PGE proponuje, by spółki z dużym udziałem państwa skarbówka traktowała łagodniej, bo są uczciwe z definicji – pisze „Puls Biznesu”.
Projekt nowelizacji ordynacji podatkowej, zakładający wprowadzenie dla podmiotów powiązanych grupowych wniosków o interpretacje oraz weryfikację wykładni uzyskanych od fiskusa przed laty, skłonił do zabrania głosu państwowego giganta – Polską Grupę Energetyczną (PGE).
Poważne obawy związane z projektem firma wyraziła już w maju – w licznym towarzystwie, bo nowelizację skrytykowały organizacje biznesowe, niektóre ministerstwa (np. przedsiębiorczości), rządowi prawnicy, kancelaria premiera oraz KGHM i PGNiG.
Wszyscy krytycy podkreślali, że rozwiązania zawarte w projekcie nakładają na podatników bardzo uciążliwe obowiązki, których spełnienie może być trudne lub wręcz niemożliwe, a niespełnienie będzie się wiązać z poważnymi konsekwencjami, np. podwyższeniem podatku.
Niedawno PGE znalazła remedium na te problemy – niestety tylko dla wybranych.

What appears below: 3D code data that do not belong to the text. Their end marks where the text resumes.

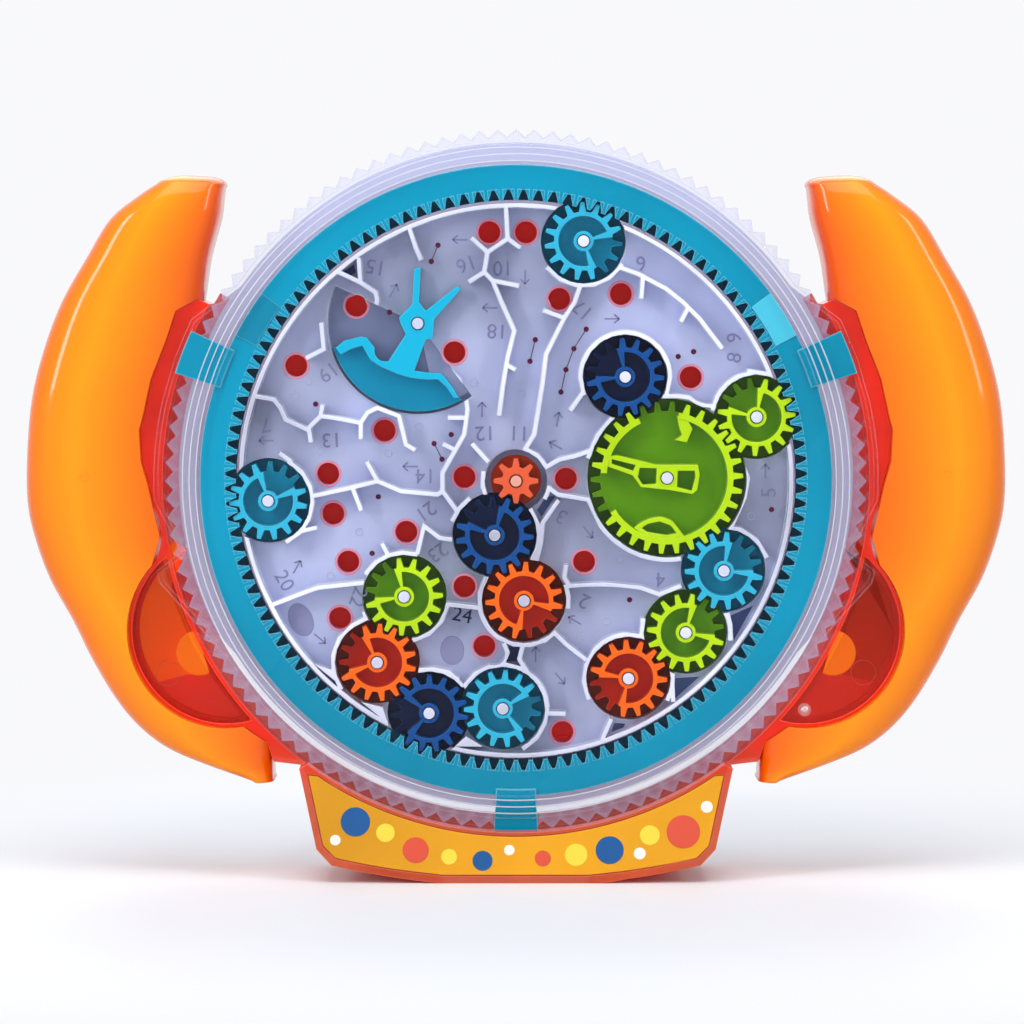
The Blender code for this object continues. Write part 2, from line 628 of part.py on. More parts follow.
board = rod((0, 0), BOARD_RADIUS + OVER, FLOOR_FRONT, BOARD_BACK, 24)
foot = FLOOR_FRONT + 1.0
raised = [prism(stroke(on_board(points), WALL_WIDTH), WALL_FRONT, foot) for points in WALLS]
raised += [arc_wall(GEARS[name][0], well_radius(name), start, end) for name, start, end in WELL_ARCS]
raised += [arc_wall((0, 0), STAR_WELL, start, end) for start, end in STAR_ARCS]
raised += [prism(on_board(points), WALL_FRONT, foot) for points in LANDS]
add(board, *raised)
rim = rod((0, 0), BOARD_RADIUS + OVER, WALL_FRONT, foot, 24)
cut(rim, rod((0, 0), BOARD_RADIUS - BOARD_RIM, WALL_FRONT - OVER, foot + OVER, 60))
add(board, rim)
add(board, *[rod(point, BOSS_RADIUS, BOARD_BACK - 1.0, TRAY_FLOOR - GAP, 8) for point in BOARD_BOSSES])
wells = [rod(GEARS[name][0], well_radius(name), WALL_FRONT - OVER, WELL_FRONT, well_sides(name))
         for name in GEARS]
wells.append(rod((0, 0), STAR_WELL, WALL_FRONT - OVER, WELL_FRONT, 16))
wells.append(swing_space(0.8, WALL_FRONT - OVER, WELL_FRONT))
wells += [rod(point, TRAP_RADIUS, WALL_FRONT - OVER, BOARD_BACK + OVER, 8) for point in on_board(TRAPS)]
wells.append(rod((0, 0), SHAFT_RADIUS + SHAFT_RUN, WALL_FRONT - OVER, BOARD_BACK + OVER, 10))
wells += [rod(point, SCREW_SHANK + SCREW_CLEARANCE, BOARD_BACK - 1.0, TRAY_FLOOR + OVER, 6)
          for point in BOARD_BOSSES]
cut(board, *wells)
combine(board, [rod((0, 0), BOARD_RADIUS, WALL_FRONT - OVER, TRAY_FLOOR, 60)], "INTERSECT")
pins = [rod(GEARS[name][0], PIN_RADIUS, GEAR_FRONT - PIN_PROUD, WELL_FRONT + OVER, 6) for name in GEARS]
pins.append(rod(SWING, PIN_RADIUS, GEAR_FRONT - PIN_PROUD, WELL_FRONT + OVER, 6))
add(board, *pins)
finish(board, "maze_board", LAVENDER, parent=turntable)

# Red tray behind the board, which catches a ball that drops through a trap hole
BORE_TRAY = SHAFT_RADIUS + BUSH_WALL + GAP
tray = rod((0, 0), TRAY_RADIUS, TRAY_FRONT, TRAY_BACK, 36)
tray_cuts = [rod((0, 0), TRAY_RADIUS - TRAY_WALL, TRAY_FRONT - OVER, TRAY_FLOOR, 36)]
tray_cuts.append(rod((0, 0), BORE_TRAY, TRAY_FRONT - OVER, TRAY_BACK + OVER, 16))
tray_cuts += [rod(point, SCREW_SHANK + SCREW_CLEARANCE, TRAY_FRONT, TRAY_BACK + OVER, 6)
              for point in BOARD_BOSSES]
cut(tray, *tray_cuts)
finish(tray, "trap_tray", TRAP_RED, parent=turntable)

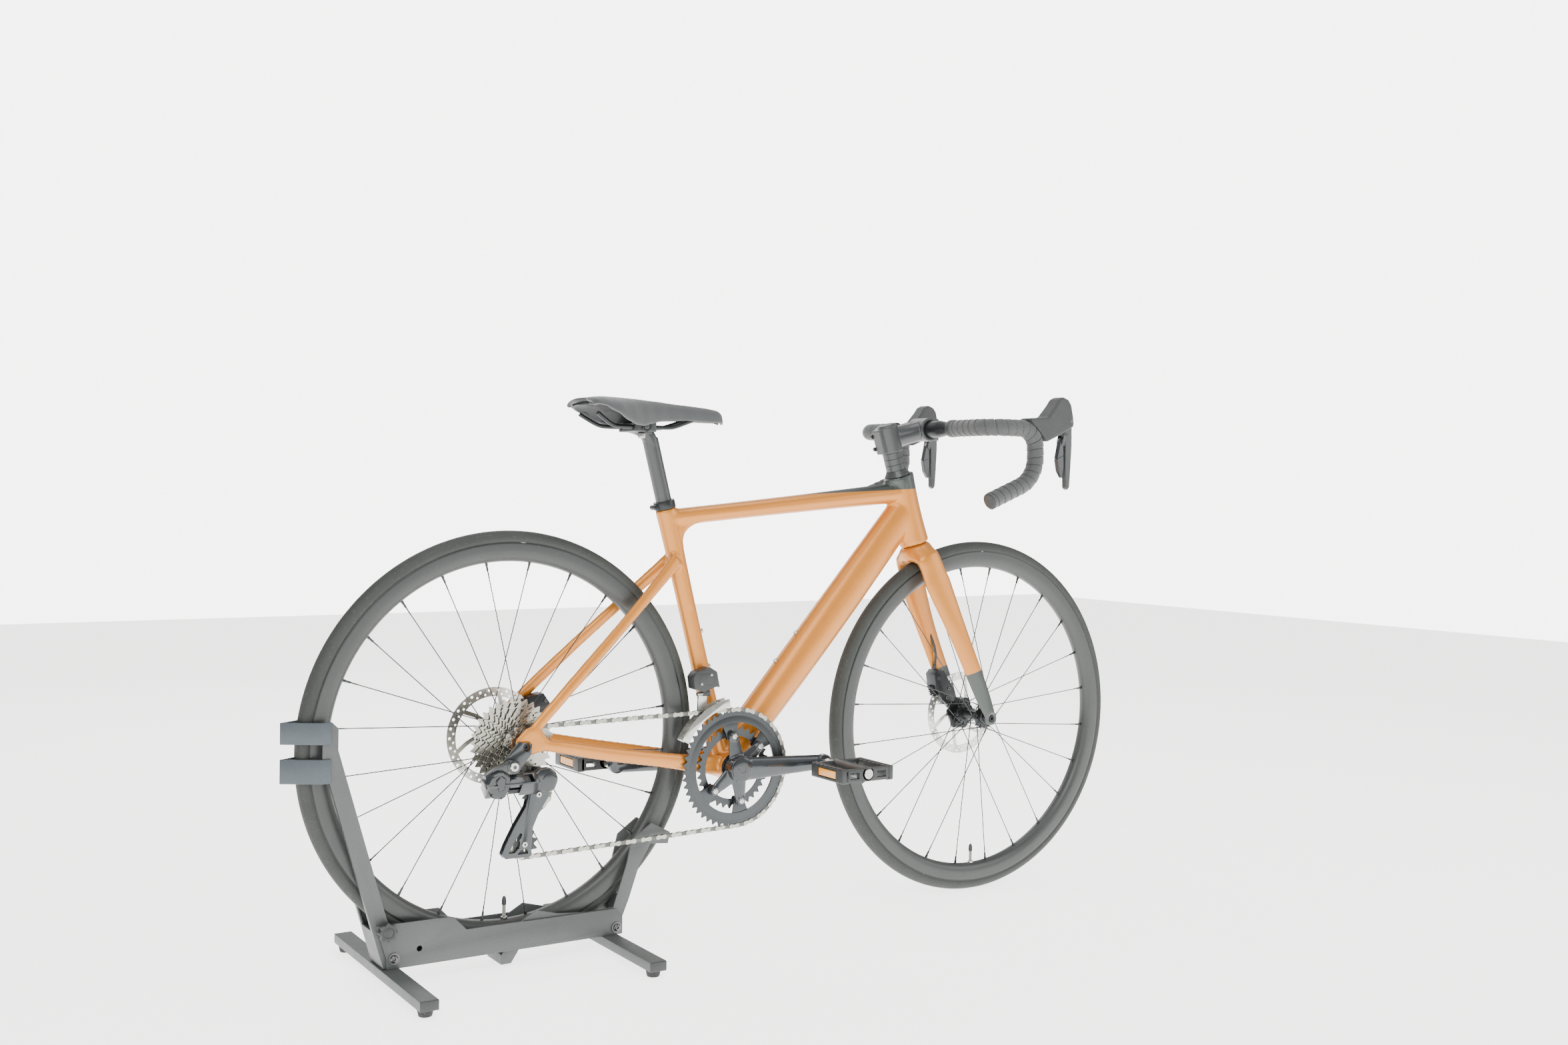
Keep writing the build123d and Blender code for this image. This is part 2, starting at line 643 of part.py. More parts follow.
runs = []
for i, wheel in enumerate(chain_wheels):
    after = chain_wheels[(i + 1) % 4]
    before = chain_wheels[i - 1]
    arrive, leave = tangent_points(before, wheel)[1], tangent_points(wheel, after)[0]
    (x, z), r, y = wheel
    start = atan2(arrive[1] - z, arrive[0] - x)
    stop = atan2(leave[1] - z, leave[0] - x)
    swept = (start - stop) % (2 * pi) if r > 0 else (stop - start) % (2 * pi)
    runs.append(("arc", swept * abs(r), wheel, start))
    landing = tangent_points(wheel, after)[1]
    reach = hypot(landing[0] - leave[0], landing[1] - leave[1])
    runs.append(("line", reach, at(leave, y), at(landing, after[2])))
chain_length = sum(run[1] for run in runs)
link_count = 2 * round(chain_length / chain_pitch / 2)


def on_chain(distance):
    # Place and heading at this distance round the loop.
    for kind, length, first, second in runs:
        if distance > length:
            distance -= length
            continue
        if kind == "line":
            share = distance / length
            spot = Vector(first) + (Vector(second) - Vector(first)) * share
            return spot, (Vector(second) - Vector(first)).normalized()
        (x, z), r, y = first
        turn = second - distance / r
        way = 1 if r > 0 else -1
        spot = Vector(x + abs(r) * cos(turn), y, z + abs(r) * sin(turn))
        return spot, Vector(sin(turn) * way, 0, -cos(turn) * way)


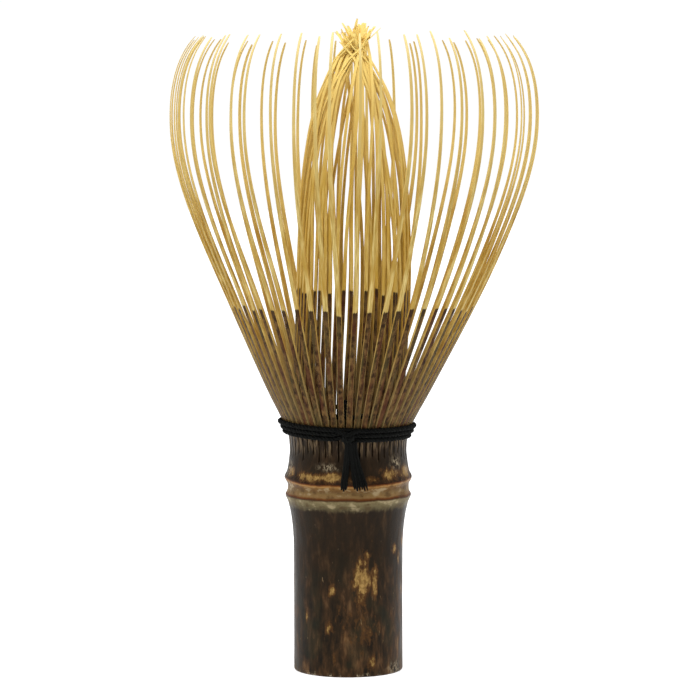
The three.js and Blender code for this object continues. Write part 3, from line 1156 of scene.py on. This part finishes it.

Zaapelowała do MF o nieobejmowanie przepisami projektowanej ustawy transakcji między spółkami z przynajmniej 25-procentowym udziałem skarbu państwa.
„Spółki z udziałem skarbu państwa działają w grupach kapitałowych, które pełnią ważną rolę w procesie wspierania rozwoju gospodarczego, innowacyjności oraz bezpieczeństwa państwa, ze szczególnym uwzględnieniem bezpieczeństwa energetycznego, a większość tych spółek ma siedzibę w Polsce. Celem transakcji między nimi nie jest w żadnym przypadku uchylanie się lub unikanie opodatkowania” – czytamy w stanowisku PGE, podpisanym przez Michała Skibę, dyrektora departamentu sprawozdawczości i podatków.